What needs to be done: Copy whichever lines contain the string "this".

Recorded information:

════════

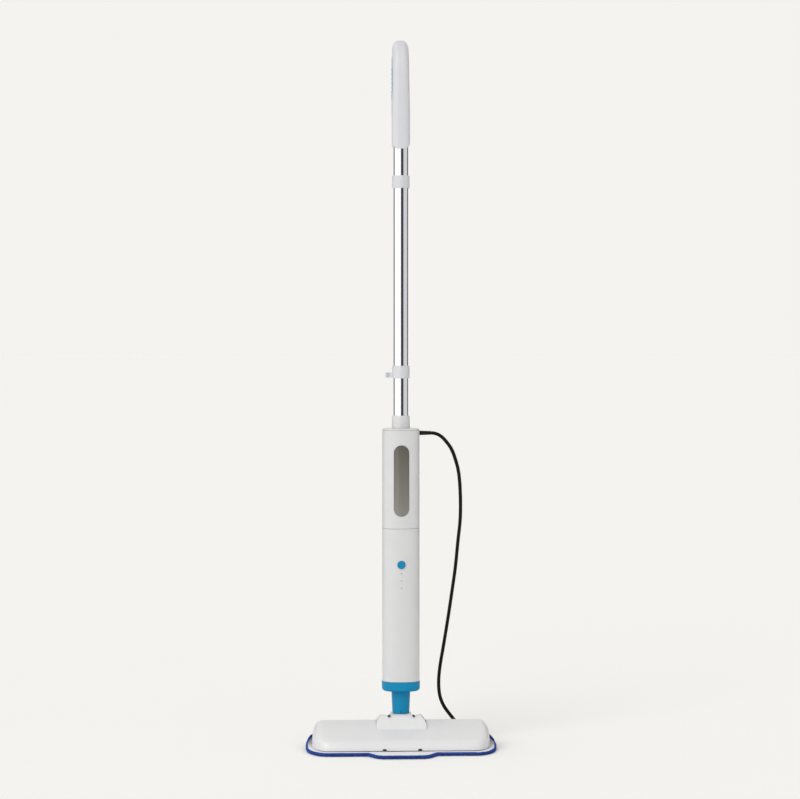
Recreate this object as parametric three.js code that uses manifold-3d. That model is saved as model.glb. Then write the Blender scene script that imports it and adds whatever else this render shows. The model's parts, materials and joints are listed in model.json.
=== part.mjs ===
// A steam mop standing upright on its floor pad, in millimetres, +Z up.
// The origin is on the floor, on the axis of the pole. The front faces -Y and the left end is at -X.

import * as THREE from "three";
import { mergeVertices } from "three/addons/utils/BufferGeometryUtils.js";
import Module from "manifold-3d";

const wasm = await Module();
wasm.setup();

// ---------------------------------------------------------------------------------------------
// Driving dimensions, in millimetres. Heights are above the floor.
// ---------------------------------------------------------------------------------------------

const GAP = 0.3; // clearance between neighbouring pieces

const HANDLE = {
  bottom: 1014, // lower end of the handle socket
  top: 1200,
  halfWidth: 15.2,
  edgeRound: 11, // rounding of the handle's long edges
  loopRear: 87, // rear of the D-shaped loop
};

const POLE = { radius: 12.5, wall: 1.2, foot: 523, joint: 638.5, top: 1050 };

const HOOK = {
  outerRadius: 14.75,
  height: 21,
  armHeight: 8.5,
  barDistance: 29, // from the pole's axis to the middle of the cross bar
  barLength: 20,
  upperFoot: 948,
  lowerFoot: 628,
  lowerTurn: 37, // degrees that the lower hook is turned to the left
};

const BODY = {
  halfWidth: 31.5,
  halfDepth: 28,
  power: 2.6, // exponent of the rounded oval section
  wall: 2.5,
  foot: 116,
  seam: 375,
  lidFoot: 540.5,
  top: 543.5,
};

const WINDOW = { halfWidth: 12.7, foot: 396, top: 515.5 };
const FILLER = {
  halfWidth: 15,
  foot: 482,
  top: 516,
  portZ: 500, // height of the tank's mouth
  hingeY: 30.2,
  hingeZ: 484.2,
  hingeRadius: 1.8,
  barrelHalfLength: 6.2,
  earOuter: 10.5, // outer faces of the two ears that hold the hinge pin
};
const BUTTON = { z: 314.5, radius: 6.65, front: -29.2 };
const LIGHT_HEIGHTS = [299.5, 287.5, 275.5];
const LIGHT_RADIUS = 1.2;

const CAP = { foot: 100, halfWidth: 32.2, halfDepth: 28.7, edgeRound: 4.5 };
const STEM = { topRadius: 16, footRadius: 14.3, bore: 10, foot: 61 };

const ROLL_AXIS_Z = 45; // the pole rolls left and right about a line along Y at this height
const PITCH_AXIS_Z = 33; // the pole leans back about a line along X at this height
const KNUCKLE = { halfWidth: 17.8, halfDepth: 15.8, top: 60.7, foot: 37.5 };
const THROAT_HALF_WIDTH = 24.1; // free width for the knuckle between the ears of the hinge housing

const HEAD = {
  halfWidth: 151.5,
  halfDepth: 66,
  endDepth: 29.5, // how far the curved ends reach in from the sides
  foot: 7.5,
  ridge: 48,
  wall: 2.5,
};
const HOUSING = { halfWidth: 42.5, front: -33, rear: 48 };
const PAD = {
  halfWidth: 162,
  halfDepth: 74.5,
  endDepth: 38,
  thickness: 6,
  tabHalfWidth: 50,
  tabFront: -101.5,
};

const CORD_DIAMETER = 6;
const GLAND = { start: 25, end: 52, z: 535.5 };
const COIL = {
  x: 31,
  y: 140,
  halfStraight: 45, // half the length of the coil's straight runs, which lie along X
  innerRadius: 22,
  outerRadius: 46,
  height: 18,
  tailRadius: 49,
};
const PLUG = { turn: 110, tailStart: 28.5, reliefLength: 24, length: 37, width: 26, thickness: 14 };

// ---------------------------------------------------------------------------------------------
// Colours and finishes
// ---------------------------------------------------------------------------------------------

const FINISHES = {
  white_plastic: { color: 0xe4e4e6, roughness: 0.42, metalness: 0 },
  blue_plastic: { color: 0x1390be, roughness: 0.38, metalness: 0 },
  blue_grip: { color: 0x2a8fa8, roughness: 0.7, metalness: 0 },
  chrome: { color: 0xf0f0f2, roughness: 0.08, metalness: 1 },
  grey_window: { color: 0x857f7a, roughness: 0.15, metalness: 0 },
  clear_tank: { color: 0xc8ccd0, roughness: 0.2, metalness: 0 },
  grey_lens: { color: 0xa8aaad, roughness: 0.3, metalness: 0 },
  black_plastic: { color: 0x1b1b1c, roughness: 0.5, metalness: 0 },
  black_cord: { color: 0x161616, roughness: 0.45, metalness: 0 },
  black_rubber: { color: 0x222222, roughness: 0.8, metalness: 0 },
  steel: { color: 0xb9bcc0, roughness: 0.3, metalness: 1 },
  brass: { color: 0xc2a35a, roughness: 0.3, metalness: 1 },
  aluminium: { color: 0xc4c7ca, roughness: 0.4, metalness: 1 },
  green_board: { color: 0x1d5b3a, roughness: 0.5, metalness: 0 },
  silicone: { color: 0xd9d6cf, roughness: 0.6, metalness: 0 },
  hook_tape: { color: 0x3a3c40, roughness: 0.95, metalness: 0 },
  pad_fabric: { color: 0x1b3a92, roughness: 0.95, metalness: 0 },
};

// ---------------------------------------------------------------------------------------------
// Solid geometry helpers. Each one takes and gives a THREE.BufferGeometry.
// ---------------------------------------------------------------------------------------------

function radians(degrees) {
  return THREE.MathUtils.degToRad(degrees);
}

// The volume is negative when the faces point inwards.
function signedVolume(position, corners) {
  const a = new THREE.Vector3();
  const b = new THREE.Vector3();
  const c = new THREE.Vector3();
  let total = 0;
  for (let i = 0; i < corners.length; i += 3) {
    a.fromBufferAttribute(position, corners[i]);
    b.fromBufferAttribute(position, corners[i + 1]);
    c.fromBufferAttribute(position, corners[i + 2]);
    total += a.dot(b.cross(c)) / 6;
  }
  return total;
}

// Merges shared corners, drops triangles with no area and turns all faces outwards.
function cleaned(geometry) {
  const bare = geometry.clone();
  bare.deleteAttribute("normal");
  bare.deleteAttribute("uv");
  const merged = mergeVertices(bare);
  const index = merged.index.array;
  const corners = [];
  for (let i = 0; i < index.length; i += 3) {
    const [a, b, c] = [index[i], index[i + 1], index[i + 2]];
    if (a !== b && b !== c && c !== a) {
      corners.push(a, b, c);
    }
  }
  if (signedVolume(merged.attributes.position, corners) < 0) {
    corners.reverse();
  }
  merged.setIndex(corners);
  return merged;
}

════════

Task answer:
Recreate this object as parametric three.js code that uses manifold-3d. That model is saved as model.glb. Then write the Blender scene script that imports it and adds whatever else this render shows. The model's parts, materials and joints are listed in model.json.
const ROLL_AXIS_Z = 45; // the pole rolls left and right about a line along Y at this height
const PITCH_AXIS_Z = 33; // the pole leans back about a line along X at this height